Work to do => Take the data below and copy exactly the lines starting at the one with "patterns = [bristle_tuft(pattern)" and finishing at the one with "bpy.context.scene.collection.objects.link(empty)", both included.

Records for this exercise =>
....................
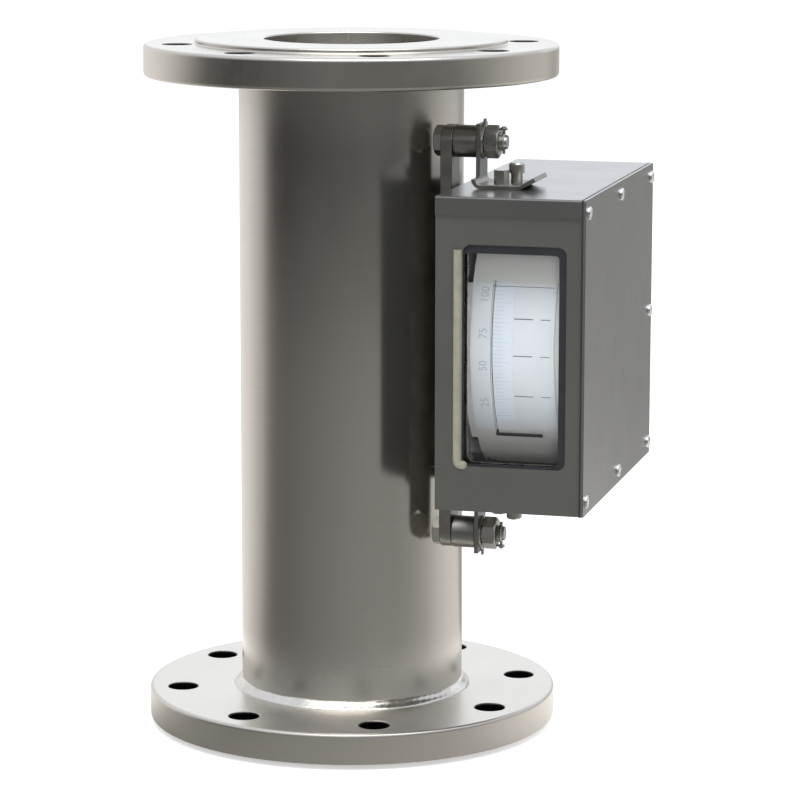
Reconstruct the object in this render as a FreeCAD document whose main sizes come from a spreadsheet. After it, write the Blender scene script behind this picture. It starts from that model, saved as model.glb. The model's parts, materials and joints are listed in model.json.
....................
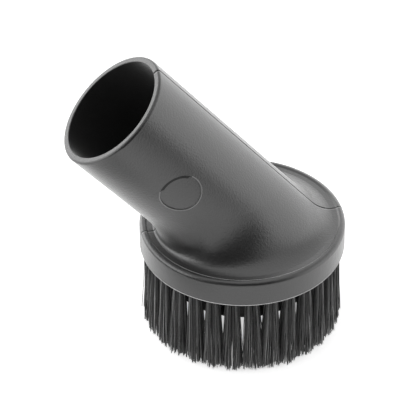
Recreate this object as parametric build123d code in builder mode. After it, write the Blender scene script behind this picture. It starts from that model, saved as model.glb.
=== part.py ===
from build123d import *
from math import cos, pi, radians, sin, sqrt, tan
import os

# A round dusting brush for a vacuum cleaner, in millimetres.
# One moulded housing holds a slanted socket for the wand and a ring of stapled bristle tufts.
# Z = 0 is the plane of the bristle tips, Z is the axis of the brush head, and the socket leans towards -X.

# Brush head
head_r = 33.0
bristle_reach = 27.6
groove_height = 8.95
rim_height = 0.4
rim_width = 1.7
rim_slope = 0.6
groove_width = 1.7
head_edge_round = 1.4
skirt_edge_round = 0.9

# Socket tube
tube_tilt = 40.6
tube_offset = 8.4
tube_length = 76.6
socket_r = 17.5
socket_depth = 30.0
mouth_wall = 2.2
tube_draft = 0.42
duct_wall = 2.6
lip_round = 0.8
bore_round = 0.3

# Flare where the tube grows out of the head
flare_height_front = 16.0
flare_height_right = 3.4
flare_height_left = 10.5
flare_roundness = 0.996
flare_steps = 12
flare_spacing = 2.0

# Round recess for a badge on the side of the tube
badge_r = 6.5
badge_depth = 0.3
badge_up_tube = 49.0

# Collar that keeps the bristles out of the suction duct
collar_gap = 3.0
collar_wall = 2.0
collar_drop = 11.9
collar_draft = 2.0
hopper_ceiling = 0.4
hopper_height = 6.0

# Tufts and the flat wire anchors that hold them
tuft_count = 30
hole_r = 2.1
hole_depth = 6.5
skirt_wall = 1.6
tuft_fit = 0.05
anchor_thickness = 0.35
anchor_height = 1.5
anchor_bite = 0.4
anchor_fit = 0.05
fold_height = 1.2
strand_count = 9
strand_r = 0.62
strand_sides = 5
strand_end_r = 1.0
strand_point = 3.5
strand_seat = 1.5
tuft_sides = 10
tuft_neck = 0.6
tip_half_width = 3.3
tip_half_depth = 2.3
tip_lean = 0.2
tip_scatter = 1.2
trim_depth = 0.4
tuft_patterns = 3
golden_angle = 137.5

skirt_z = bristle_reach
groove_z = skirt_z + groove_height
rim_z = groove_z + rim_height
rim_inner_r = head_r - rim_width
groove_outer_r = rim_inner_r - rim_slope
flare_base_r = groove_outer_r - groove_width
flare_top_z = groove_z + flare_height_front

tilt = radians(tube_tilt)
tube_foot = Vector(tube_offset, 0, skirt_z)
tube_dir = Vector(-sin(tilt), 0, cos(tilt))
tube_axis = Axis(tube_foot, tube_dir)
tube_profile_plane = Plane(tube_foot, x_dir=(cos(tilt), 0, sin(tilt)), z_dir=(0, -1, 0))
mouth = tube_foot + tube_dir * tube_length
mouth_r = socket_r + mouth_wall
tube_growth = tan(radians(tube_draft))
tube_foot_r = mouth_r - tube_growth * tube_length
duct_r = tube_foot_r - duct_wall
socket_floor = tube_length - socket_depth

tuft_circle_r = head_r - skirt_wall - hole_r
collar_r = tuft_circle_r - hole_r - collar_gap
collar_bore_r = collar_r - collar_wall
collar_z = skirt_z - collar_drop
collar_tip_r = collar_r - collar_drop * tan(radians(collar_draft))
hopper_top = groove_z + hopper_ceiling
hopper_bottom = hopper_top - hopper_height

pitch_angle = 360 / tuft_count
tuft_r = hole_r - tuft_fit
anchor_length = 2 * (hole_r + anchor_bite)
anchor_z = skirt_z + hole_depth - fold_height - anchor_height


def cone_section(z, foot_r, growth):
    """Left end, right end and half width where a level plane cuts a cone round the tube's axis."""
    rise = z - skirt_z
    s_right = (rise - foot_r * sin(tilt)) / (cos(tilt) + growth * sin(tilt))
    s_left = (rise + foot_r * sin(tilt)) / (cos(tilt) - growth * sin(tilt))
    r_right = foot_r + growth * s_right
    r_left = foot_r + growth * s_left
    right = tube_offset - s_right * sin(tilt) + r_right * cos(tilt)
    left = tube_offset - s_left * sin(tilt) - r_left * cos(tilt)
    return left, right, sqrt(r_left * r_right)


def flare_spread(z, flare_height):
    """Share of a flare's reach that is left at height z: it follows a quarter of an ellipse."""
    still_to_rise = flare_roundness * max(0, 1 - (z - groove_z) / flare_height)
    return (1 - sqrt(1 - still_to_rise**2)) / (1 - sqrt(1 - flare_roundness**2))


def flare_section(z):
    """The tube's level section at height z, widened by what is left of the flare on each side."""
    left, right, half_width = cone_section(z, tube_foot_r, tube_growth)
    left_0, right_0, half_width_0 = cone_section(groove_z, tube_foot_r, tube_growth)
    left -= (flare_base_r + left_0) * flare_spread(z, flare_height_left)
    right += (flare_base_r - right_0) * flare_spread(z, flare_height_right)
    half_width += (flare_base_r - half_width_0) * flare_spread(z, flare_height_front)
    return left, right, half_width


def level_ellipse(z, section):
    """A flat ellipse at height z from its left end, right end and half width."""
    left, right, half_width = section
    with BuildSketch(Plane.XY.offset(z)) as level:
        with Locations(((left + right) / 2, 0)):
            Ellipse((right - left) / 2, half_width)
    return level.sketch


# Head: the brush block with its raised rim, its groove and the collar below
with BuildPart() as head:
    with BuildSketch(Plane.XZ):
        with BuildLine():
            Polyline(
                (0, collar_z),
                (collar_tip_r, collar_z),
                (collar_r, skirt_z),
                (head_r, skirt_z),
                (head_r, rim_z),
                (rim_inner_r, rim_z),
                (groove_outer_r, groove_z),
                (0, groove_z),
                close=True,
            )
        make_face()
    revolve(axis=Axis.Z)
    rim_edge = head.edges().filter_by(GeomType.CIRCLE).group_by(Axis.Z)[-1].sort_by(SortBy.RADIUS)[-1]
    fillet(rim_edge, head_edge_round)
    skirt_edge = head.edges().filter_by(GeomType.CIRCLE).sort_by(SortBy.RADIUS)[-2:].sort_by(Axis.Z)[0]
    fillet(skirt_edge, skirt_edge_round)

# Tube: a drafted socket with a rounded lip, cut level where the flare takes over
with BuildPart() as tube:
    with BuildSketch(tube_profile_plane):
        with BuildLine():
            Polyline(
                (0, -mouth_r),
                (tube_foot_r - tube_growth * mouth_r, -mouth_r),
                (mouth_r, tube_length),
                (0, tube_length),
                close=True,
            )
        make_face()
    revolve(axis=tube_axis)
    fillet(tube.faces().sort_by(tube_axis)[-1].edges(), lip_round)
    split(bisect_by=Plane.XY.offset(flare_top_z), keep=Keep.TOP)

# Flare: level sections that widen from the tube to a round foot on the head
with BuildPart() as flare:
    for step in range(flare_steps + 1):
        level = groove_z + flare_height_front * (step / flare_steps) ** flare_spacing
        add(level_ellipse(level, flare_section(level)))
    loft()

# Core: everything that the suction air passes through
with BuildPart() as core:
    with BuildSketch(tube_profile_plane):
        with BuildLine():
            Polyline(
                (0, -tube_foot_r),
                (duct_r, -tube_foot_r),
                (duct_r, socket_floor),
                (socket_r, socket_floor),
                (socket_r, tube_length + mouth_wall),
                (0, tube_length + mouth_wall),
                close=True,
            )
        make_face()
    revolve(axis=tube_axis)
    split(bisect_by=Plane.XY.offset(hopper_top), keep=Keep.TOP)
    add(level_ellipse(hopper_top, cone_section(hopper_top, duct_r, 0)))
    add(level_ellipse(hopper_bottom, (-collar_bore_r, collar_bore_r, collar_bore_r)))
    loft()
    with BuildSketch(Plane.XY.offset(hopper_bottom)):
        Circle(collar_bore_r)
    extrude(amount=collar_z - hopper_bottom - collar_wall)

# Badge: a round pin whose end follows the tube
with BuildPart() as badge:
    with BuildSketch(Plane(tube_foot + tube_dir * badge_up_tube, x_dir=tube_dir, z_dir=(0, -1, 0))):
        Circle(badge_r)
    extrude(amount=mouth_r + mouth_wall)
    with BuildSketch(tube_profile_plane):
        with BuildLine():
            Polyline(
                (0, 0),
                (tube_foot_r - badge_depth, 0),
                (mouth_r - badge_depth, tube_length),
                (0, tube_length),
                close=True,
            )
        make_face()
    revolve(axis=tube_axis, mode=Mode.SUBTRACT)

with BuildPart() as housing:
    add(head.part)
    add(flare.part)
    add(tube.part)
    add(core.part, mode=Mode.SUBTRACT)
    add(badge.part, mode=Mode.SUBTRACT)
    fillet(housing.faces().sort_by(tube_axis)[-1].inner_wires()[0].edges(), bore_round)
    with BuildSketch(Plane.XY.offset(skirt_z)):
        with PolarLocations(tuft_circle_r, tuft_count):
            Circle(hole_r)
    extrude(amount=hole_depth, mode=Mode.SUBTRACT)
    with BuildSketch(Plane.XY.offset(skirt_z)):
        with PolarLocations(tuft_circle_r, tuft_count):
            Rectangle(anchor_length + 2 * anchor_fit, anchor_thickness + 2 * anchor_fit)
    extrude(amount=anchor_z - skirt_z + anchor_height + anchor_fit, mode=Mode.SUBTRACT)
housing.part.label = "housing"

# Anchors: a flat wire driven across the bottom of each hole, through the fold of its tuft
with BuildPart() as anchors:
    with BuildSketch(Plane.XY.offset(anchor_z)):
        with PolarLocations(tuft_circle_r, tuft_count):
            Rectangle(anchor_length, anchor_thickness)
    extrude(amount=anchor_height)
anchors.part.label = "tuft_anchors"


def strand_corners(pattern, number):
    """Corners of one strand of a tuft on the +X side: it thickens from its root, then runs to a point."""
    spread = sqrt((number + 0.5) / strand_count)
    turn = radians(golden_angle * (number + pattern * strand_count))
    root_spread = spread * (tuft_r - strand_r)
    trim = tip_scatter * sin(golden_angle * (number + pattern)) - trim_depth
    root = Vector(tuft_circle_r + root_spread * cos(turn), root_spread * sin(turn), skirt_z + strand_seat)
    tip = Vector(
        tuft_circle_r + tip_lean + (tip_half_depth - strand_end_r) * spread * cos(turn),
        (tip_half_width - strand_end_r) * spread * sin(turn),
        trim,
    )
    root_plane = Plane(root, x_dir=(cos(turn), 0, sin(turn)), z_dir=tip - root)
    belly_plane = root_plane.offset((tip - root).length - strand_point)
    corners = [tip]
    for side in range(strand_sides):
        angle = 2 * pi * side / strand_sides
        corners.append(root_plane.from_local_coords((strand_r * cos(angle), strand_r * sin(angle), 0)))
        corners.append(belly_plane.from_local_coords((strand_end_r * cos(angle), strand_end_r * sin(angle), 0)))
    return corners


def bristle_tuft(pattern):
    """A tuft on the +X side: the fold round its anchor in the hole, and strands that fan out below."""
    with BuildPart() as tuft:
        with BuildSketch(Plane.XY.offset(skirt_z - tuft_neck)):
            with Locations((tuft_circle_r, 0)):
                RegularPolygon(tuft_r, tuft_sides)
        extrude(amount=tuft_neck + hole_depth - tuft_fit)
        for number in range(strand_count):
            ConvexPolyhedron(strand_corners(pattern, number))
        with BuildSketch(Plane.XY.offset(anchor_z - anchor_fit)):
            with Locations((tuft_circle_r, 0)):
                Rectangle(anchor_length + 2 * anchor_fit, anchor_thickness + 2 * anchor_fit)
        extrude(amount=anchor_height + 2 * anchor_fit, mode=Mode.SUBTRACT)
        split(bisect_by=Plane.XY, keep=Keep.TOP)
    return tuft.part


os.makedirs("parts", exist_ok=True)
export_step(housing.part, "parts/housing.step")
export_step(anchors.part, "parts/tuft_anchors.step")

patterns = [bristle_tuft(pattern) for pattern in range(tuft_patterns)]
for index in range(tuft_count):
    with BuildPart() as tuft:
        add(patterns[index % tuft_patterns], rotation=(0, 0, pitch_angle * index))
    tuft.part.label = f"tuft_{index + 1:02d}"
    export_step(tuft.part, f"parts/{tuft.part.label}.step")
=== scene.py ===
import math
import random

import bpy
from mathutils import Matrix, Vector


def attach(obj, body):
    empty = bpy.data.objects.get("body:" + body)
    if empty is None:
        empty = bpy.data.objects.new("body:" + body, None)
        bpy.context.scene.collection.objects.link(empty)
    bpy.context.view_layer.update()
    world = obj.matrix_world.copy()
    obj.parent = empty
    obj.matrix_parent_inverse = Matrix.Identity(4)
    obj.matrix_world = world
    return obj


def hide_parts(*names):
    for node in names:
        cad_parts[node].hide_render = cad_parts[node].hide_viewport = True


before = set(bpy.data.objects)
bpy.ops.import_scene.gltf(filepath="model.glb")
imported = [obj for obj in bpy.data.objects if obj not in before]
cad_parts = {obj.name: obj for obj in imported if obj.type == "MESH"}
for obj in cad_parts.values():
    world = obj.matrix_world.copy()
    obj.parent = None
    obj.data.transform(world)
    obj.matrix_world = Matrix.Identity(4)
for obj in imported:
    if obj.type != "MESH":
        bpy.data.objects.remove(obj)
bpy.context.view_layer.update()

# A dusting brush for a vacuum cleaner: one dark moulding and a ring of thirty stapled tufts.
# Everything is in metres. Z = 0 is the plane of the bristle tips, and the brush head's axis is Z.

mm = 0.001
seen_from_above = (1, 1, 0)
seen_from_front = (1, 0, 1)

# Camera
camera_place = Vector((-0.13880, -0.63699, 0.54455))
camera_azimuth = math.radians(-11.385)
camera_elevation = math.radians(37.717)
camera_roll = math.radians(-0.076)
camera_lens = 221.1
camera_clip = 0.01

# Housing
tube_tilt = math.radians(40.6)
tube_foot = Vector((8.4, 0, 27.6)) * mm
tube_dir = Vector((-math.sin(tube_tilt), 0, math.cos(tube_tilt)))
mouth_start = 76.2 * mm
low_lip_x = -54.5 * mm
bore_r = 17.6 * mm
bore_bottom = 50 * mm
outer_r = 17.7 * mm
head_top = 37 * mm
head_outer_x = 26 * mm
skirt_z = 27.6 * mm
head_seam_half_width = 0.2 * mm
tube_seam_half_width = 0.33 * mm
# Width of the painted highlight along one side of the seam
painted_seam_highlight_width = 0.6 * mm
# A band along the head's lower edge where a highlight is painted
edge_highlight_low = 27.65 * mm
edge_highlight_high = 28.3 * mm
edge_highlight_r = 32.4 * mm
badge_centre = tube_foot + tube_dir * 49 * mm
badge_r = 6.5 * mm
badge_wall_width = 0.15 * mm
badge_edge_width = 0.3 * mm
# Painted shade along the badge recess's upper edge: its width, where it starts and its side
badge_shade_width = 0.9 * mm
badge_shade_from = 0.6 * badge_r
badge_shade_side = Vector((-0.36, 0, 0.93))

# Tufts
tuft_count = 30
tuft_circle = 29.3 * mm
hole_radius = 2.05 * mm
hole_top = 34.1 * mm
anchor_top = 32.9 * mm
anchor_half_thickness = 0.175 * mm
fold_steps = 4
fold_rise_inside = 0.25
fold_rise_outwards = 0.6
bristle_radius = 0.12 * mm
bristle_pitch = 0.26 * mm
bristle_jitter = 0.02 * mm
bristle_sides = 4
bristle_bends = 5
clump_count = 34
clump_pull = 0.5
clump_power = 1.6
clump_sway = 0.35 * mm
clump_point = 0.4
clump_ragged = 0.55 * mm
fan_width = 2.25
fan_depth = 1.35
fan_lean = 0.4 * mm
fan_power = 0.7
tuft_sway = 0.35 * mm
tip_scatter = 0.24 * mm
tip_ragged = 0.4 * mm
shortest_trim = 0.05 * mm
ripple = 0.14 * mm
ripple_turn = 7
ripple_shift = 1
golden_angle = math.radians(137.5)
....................
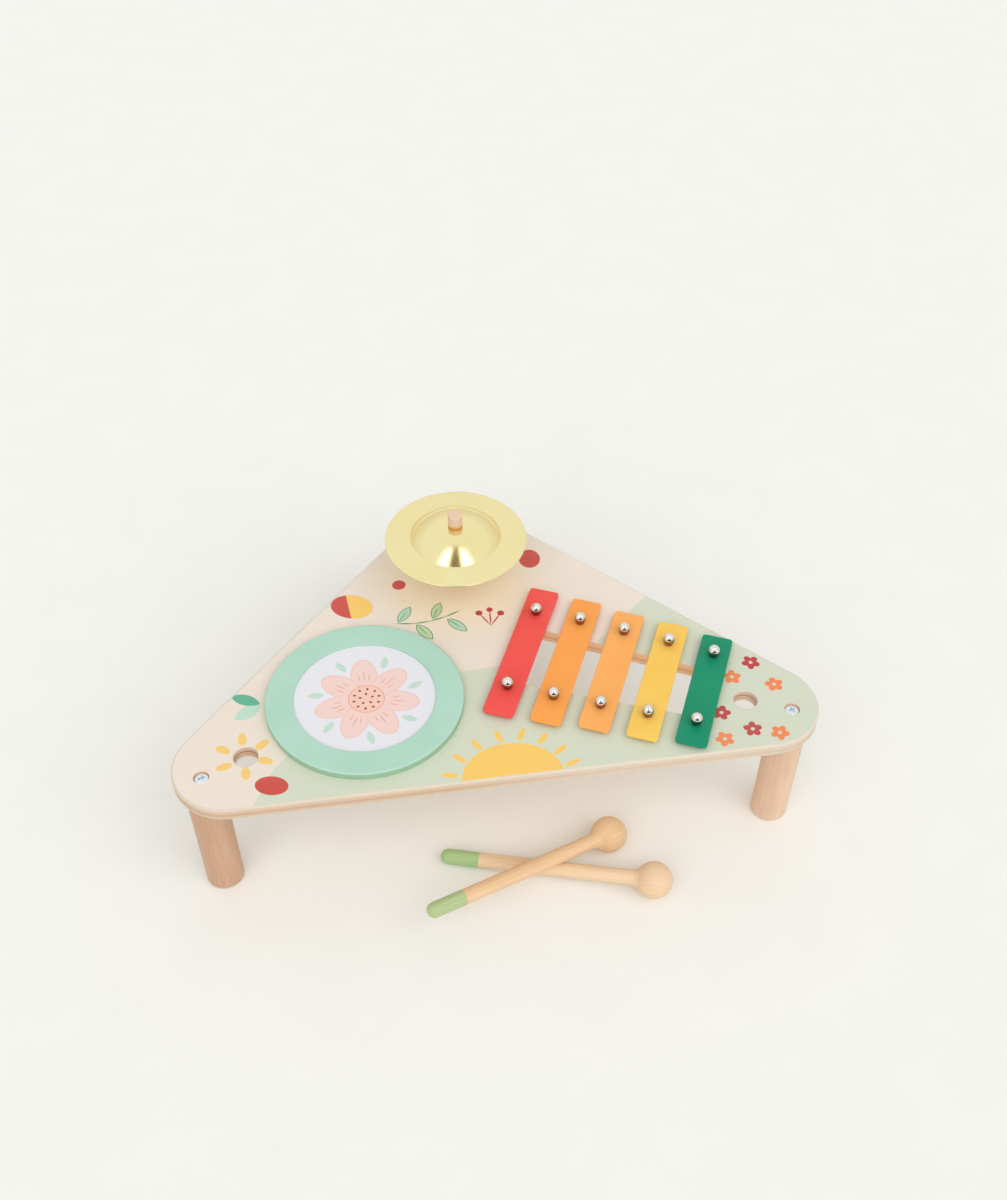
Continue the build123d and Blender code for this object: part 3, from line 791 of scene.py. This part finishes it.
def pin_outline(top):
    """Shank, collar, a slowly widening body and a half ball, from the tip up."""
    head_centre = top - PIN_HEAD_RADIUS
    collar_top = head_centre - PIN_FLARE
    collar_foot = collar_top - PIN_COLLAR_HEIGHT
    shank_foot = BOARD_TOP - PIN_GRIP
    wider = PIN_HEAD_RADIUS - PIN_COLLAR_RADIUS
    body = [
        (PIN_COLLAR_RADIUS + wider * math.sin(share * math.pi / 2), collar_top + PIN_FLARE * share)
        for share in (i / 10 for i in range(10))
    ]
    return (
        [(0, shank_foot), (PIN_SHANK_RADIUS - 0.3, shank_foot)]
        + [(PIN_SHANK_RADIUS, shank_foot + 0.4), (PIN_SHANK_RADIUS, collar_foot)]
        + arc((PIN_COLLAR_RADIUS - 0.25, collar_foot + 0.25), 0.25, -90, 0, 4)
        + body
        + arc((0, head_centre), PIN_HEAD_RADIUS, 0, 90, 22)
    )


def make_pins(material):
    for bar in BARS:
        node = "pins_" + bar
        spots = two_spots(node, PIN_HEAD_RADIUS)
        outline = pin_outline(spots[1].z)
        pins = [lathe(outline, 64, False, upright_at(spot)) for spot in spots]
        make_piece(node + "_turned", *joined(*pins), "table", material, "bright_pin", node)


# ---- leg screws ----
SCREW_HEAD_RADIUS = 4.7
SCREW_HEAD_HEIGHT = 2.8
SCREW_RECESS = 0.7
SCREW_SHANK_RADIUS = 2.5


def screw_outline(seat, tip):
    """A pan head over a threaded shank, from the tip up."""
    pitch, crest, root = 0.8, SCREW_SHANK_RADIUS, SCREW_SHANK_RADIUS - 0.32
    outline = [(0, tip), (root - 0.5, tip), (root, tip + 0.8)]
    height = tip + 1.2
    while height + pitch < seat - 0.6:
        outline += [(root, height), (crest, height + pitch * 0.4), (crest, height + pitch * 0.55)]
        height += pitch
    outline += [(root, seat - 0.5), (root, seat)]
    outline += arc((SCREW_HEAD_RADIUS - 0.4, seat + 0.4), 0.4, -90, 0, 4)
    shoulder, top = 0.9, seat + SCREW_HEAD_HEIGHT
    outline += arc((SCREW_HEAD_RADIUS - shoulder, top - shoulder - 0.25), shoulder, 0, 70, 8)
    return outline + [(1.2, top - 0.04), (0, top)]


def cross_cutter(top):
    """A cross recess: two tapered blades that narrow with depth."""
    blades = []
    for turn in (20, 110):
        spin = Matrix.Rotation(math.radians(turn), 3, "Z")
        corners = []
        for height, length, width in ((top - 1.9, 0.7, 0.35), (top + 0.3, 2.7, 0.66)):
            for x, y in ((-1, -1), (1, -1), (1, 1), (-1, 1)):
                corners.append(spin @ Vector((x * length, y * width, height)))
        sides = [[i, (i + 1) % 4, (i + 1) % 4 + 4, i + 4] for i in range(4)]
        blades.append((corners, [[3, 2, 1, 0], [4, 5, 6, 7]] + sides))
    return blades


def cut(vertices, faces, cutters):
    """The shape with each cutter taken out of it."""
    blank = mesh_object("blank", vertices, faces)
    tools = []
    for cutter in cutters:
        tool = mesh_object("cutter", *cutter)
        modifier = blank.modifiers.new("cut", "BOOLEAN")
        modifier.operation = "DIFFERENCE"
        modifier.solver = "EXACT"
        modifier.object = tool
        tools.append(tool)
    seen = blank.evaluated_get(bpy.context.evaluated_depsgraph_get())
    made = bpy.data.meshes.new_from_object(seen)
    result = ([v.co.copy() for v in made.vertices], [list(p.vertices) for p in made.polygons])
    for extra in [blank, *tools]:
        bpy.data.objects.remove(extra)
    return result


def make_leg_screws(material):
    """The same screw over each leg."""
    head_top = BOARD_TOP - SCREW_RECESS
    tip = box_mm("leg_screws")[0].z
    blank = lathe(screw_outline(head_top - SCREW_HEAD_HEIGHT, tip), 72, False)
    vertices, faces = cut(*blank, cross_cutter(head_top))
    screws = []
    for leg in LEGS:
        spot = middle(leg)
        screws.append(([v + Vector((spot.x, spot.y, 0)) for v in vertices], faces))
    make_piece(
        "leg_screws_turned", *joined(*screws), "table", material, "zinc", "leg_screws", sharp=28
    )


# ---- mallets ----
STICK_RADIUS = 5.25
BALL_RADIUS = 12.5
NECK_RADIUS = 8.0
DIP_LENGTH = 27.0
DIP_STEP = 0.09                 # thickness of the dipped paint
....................
Full answer =>
patterns = [bristle_tuft(pattern) for pattern in range(tuft_patterns)]
for index in range(tuft_count):
    with BuildPart() as tuft:
        add(patterns[index % tuft_patterns], rotation=(0, 0, pitch_angle * index))
    tuft.part.label = f"tuft_{index + 1:02d}"
    export_step(tuft.part, f"parts/{tuft.part.label}.step")
=== scene.py ===
import math
import random

import bpy
from mathutils import Matrix, Vector


def attach(obj, body):
    empty = bpy.data.objects.get("body:" + body)
    if empty is None:
        empty = bpy.data.objects.new("body:" + body, None)
        bpy.context.scene.collection.objects.link(empty)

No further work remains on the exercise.